Go through the entries and say how many lines contain the string "scene". The number is the whole answer.

EXTRACTED DATA:
-- -- --

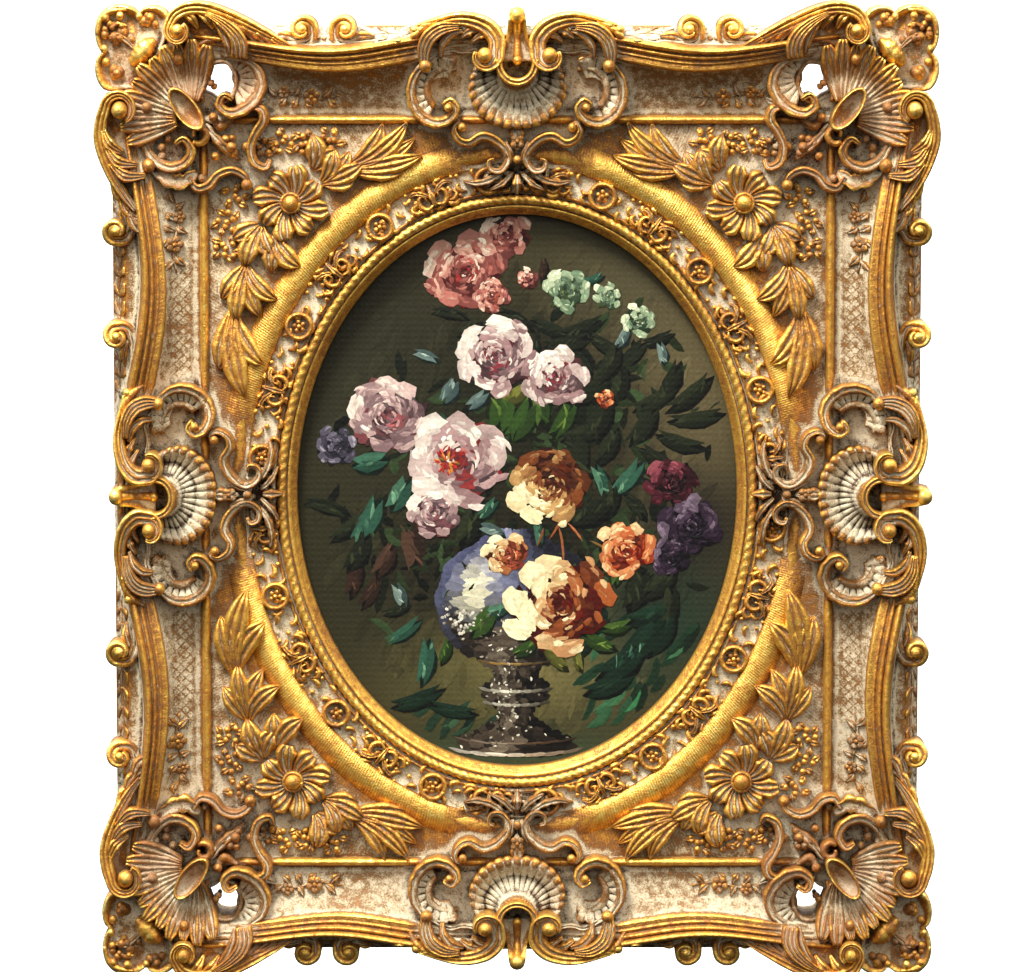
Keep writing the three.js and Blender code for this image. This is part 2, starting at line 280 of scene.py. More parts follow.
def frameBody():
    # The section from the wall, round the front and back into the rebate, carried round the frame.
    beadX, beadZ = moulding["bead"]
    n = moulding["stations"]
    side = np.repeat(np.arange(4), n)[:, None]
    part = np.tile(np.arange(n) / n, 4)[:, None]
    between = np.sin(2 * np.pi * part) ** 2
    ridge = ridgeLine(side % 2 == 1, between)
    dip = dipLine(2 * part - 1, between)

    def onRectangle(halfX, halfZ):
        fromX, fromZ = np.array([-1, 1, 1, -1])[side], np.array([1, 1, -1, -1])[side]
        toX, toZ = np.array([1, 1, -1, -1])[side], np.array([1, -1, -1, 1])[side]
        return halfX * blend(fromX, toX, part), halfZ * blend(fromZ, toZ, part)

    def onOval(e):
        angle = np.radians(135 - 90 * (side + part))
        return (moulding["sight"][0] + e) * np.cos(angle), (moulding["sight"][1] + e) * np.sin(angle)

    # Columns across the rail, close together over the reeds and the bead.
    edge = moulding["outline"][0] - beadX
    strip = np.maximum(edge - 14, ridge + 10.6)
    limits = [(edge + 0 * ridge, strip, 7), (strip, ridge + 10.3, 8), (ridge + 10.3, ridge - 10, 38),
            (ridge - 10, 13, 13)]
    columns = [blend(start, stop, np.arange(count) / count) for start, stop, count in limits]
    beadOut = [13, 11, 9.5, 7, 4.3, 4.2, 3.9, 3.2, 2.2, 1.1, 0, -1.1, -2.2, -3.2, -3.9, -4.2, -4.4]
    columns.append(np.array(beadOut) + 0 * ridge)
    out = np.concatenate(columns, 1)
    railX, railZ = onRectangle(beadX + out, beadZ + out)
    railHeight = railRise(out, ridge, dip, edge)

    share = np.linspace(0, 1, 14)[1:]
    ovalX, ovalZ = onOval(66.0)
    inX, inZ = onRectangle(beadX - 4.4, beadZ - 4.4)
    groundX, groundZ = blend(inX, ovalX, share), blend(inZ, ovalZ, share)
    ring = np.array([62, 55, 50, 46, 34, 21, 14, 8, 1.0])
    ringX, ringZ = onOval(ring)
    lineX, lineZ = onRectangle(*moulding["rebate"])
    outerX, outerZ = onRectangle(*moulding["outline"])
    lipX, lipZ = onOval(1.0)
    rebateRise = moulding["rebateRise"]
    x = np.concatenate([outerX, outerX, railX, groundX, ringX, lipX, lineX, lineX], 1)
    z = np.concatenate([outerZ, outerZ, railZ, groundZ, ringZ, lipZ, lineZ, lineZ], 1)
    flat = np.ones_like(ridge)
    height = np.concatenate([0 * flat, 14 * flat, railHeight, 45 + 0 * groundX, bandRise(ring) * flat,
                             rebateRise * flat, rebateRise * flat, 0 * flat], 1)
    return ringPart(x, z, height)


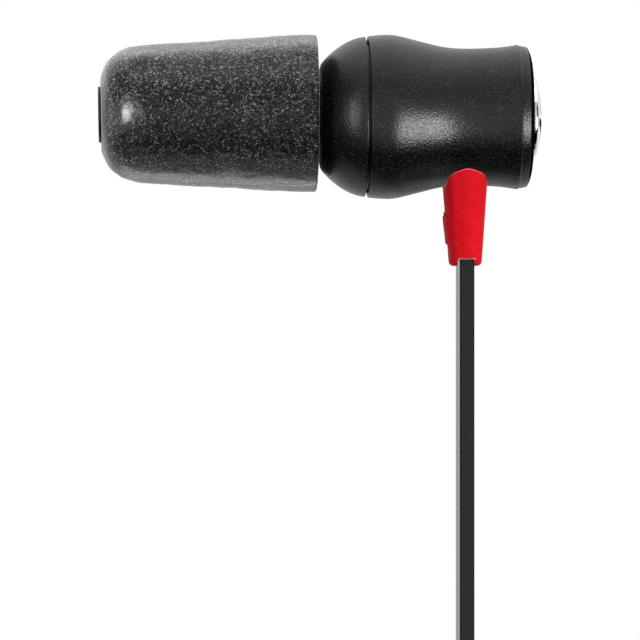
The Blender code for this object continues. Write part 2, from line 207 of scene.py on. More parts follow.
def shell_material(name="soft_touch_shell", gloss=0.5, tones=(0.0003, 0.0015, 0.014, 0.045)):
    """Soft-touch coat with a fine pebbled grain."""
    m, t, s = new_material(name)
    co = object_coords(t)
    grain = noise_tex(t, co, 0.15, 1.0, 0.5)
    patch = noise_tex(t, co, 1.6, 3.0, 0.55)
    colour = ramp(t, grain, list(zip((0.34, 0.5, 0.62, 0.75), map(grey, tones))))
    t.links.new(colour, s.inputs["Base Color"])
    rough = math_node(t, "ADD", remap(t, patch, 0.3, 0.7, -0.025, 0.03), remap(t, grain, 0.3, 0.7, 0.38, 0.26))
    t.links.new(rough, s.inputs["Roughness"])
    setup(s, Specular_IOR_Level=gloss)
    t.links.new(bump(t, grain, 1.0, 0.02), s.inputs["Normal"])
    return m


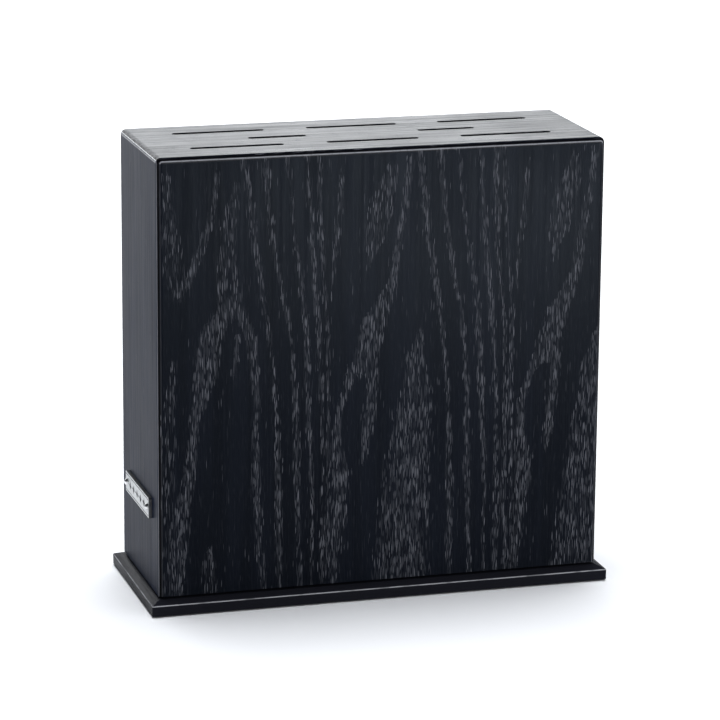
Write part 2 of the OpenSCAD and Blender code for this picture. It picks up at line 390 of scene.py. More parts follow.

-- -- --

FINISHED EXERCISE: 3